Sorry about the duplicate post. I get error messages saying the post hasn't been accepted.




December 31, 2008
In response to: More engineers—not financiers
Meredith Poor commented:

There is an article in today's WSJ about the percentage of housing price decline in 20 major cities. What's notable is that 'tech havens': Seattle, Dallas, North Carolina, Boston, etc. have relatively little decline while 'star havens' and smokestacks (LA, Miami, SF, and Detroit, Cleveland, Chicago) got the worst. I'm working in Austin right now, and I'm not seeing a recession there. "Money" people like to live in high-maintenance locations. Kiss it goodby.




January 6, 2009
In response to: More engineers—not financiers
MS commented:

On the long run any countries or Companies prosperity will be prapotional to number of engineers they have & how they have been treated and paid. Coming from India I could see that. India was not doing well when engineers were treated like genetors now it is changed & hence the prosperity of the nation. Similary here in USA, now Engineers are paid low,loosing jobs fast & finding it difficult to find better paying jobs with more experience/ age & hence creating loss of national prosperity. fOR usa to get competative & attract kids towards eng edcuation, goverment need to create different tax benefits & unemployment benifits (extended) for people with Eng background.
Better benefit, pay & respect is the only solution for attracking kids to Eng & enhancing national prosperity otherwise it is just a talk & another article that jobs are moving to China & India.




January 8, 2009
In response to: More engineers—not financiers
Qustioner commented:

Just found out: my ex-wife from 30 years ago, who started as a bank teller with a high school diploma and 'maybe' has an on-line MBA, is a senior vice president pulling down over 3X my salary and lives in a semi-mansion.

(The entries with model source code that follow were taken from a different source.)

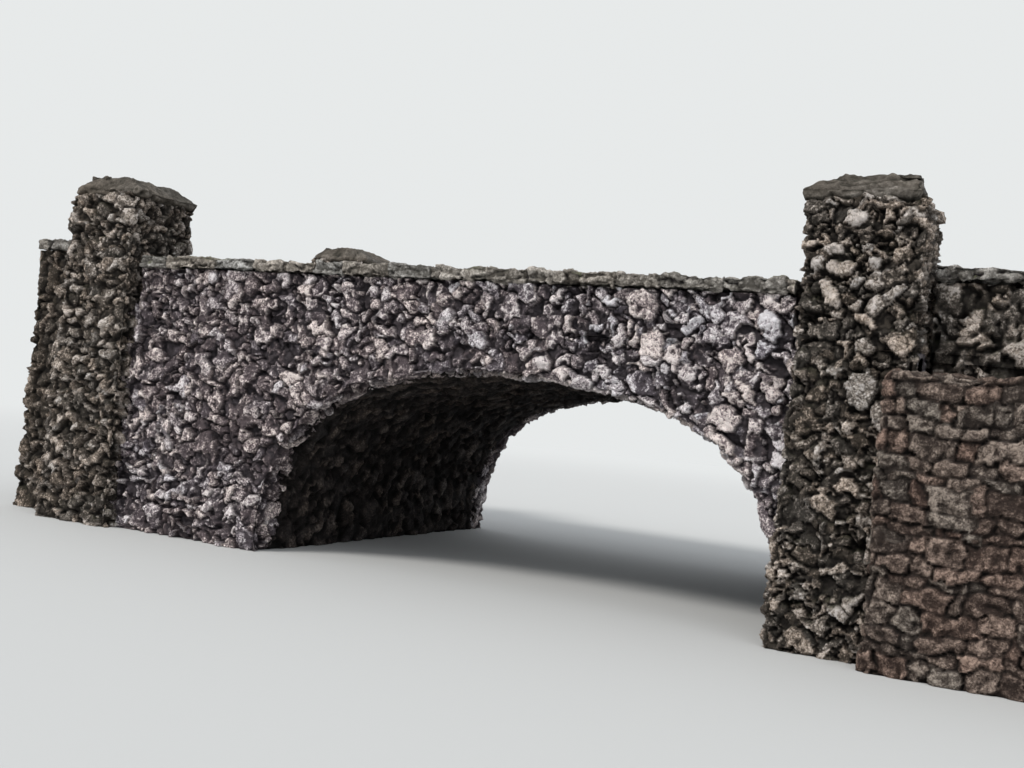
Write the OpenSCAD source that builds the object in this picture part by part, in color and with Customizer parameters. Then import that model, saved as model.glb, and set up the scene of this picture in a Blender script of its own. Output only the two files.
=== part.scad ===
// Rustic park bridge of knobbly stone: one wide low arch under a road, walled on both sides,
// with four capped piers, wing walls and low retaining walls. Millimetres, +Z up.
// X runs along the road, Y through the arch, and the middle of the arch's foot is the origin.

/* [Arch] */
// Clear width of the arch at its feet
span = 6700; // [5600:50:7800]
// Height of the upright feet of the arch
spring_z = 400; // [200:5:800]
// Rise of the arch above its upright feet
rise = 2150; // [1900:5:2600]
// Thickness of the arch, from its underside to its back
ring_t = 400; // [300:10:450]

/* [Walls] */
// Depth over the two front walls
depth = 6500; // [5000:50:8000]
// Thickness of the front walls, wing walls and parapets
wall_t = 450; // [350:10:600]
// Height of the road
deck_z = 3100; // [3000:10:3300]
// Thickness of the road's stone surface
road_t = 100; // [60:5:120]
// Height of the parapets above the road
parapet_h = 540; // [400:10:900]
// Length of each half, from the middle of the arch to the end of the wing walls
half_length = 8200; // [7600:50:9000]
// How far the wing walls stand back from the front walls
wing_setback = 300; // [100:10:500]
// How much higher the wing parapets are than the middle ones
wing_step = 230; // [0:10:300]
// Height of the arch's abutments
abutment_h = 1500; // [1200:10:2200]

/* [Coping] */
// Thickness of the coping
coping_t = 170; // [100:5:240]
// Overhang of the coping on both sides
coping_over = 60; // [20:5:100]

/* [Piers] */
// Width of a pier at its eaves
pier_w = 1330; // [1000:10:1400]
// Depth of a pier at its eaves
pier_d = 1200; // [1000:10:1400]
// How far a pier stands out from the front wall at its eaves
pier_proj = 200; // [120:10:300]
// How much wider a pier is at its foot, on each side
batter = 20; // [10:5:120]
// How far the near piers stand in front of the opening
pier_lap = 70; // [0:10:150]
// Height of a pier's eaves
eave_z = 4600; // [4200:10:4700]
// Height of a pier's hipped cap
cap_h = 330; // [250:10:500]
// Height of a cap's upright edge, below its hips
cap_lip = 120; // [40:5:150]
// How far the flat top of a cap lies in from the pier's faces
cap_inset = 240; // [150:10:320]
// The same on the side of the arch, where the cap slopes more gently
cap_slope = 370; // [150:10:450]
// How far a cap's outer edge stands in from the pier's face
cap_short = 120; // [0:10:140]
// Clear distance from the middle of the arch to the far pier's foot
far_pier_x = 5770; // [5400:10:6000]
// Thickness of the flat stone let into a cap
slab_t = 90; // [50:5:120]
// Length of that stone along the road
slab_w = 330; // [200:10:500]
// Depth of that stone across the road
slab_d = 420; // [200:10:600]
// Overhang of that stone past the flat top
slab_over = 60; // [0:5:90]

/* [Low walls] */
// Height of the low retaining walls
low_h = 2900; // [2000:10:3000]
// Thickness of the low retaining walls in front of a pier
low_t = 330; // [250:10:500]
// How far the low walls reach across the pier's foot
low_lap = 340; // [200:10:700]

/* [Hidden] */
$fn = 96;
a = span / 2;
// the arch's three centres lie on two 7-24-25 triangles with corners at whole millimetres
leg = 25 * round(0.04 * (a - rise) / 0.24);
haunch_x = 0.28 * leg;
haunch_r = a - haunch_x;
crown_r = haunch_r + leg;
crown_z = spring_z - 0.96 * leg;
// the haunches join the crown on the triangles' long sides, drawn on past the arch's back
join = 50 * ceil(0.04 * (crown_r + ring_t));
join_x = 0.28 * join;
join_z = crown_z + 0.96 * join;
face = depth / 2;
inner = face - wall_t;
wing_face = face - wing_setback;
wing_inner = wing_face - wall_t;
parapet_z = deck_z + parapet_h;
wing_z = parapet_z + wing_step;
near_x = a - pier_lap + batter + pier_w / 2;
far_x = -(far_pier_x + batter + pier_w / 2);
near_end = near_x + batter + pier_w / 2;
far_end = far_x - batter - pier_w / 2;
pier_y = face + pier_proj - pier_d / 2;
stretch = (near_x - far_x - pier_w) / 3;
coping_x = near_x - pier_w / 2;
road_z = deck_z - road_t;
eps = 1;

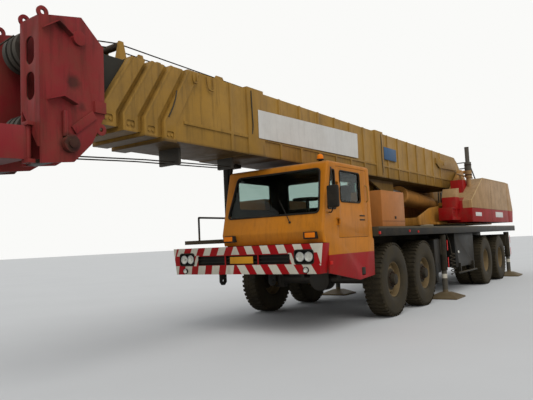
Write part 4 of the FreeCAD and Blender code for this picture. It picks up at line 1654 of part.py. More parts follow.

I just have a BSEE, MSEE, PE license, ~12 years of college work and 30 years in aerospace industry. Remind me again: WHY should I encourage ANYBODY to get into this business???





May 28, 2009
In response to: More engineers—not financiers
peted commented:

Just look at Forbes list of Billionaires. How many made their fortunes from hedge funds? Its amazing these people made billions by actually not producing anything, but by inflating the price of financial services by selling what seemed to be guarantees against risk, and we wonder why the bubble burst. No wonder our cleverest people go into Wall St or Law firms with insane amount of money to be made.
Society has become so lopsided, to many of us seem to expect to get something for nothing, we really need to review our ethics and get back to basics.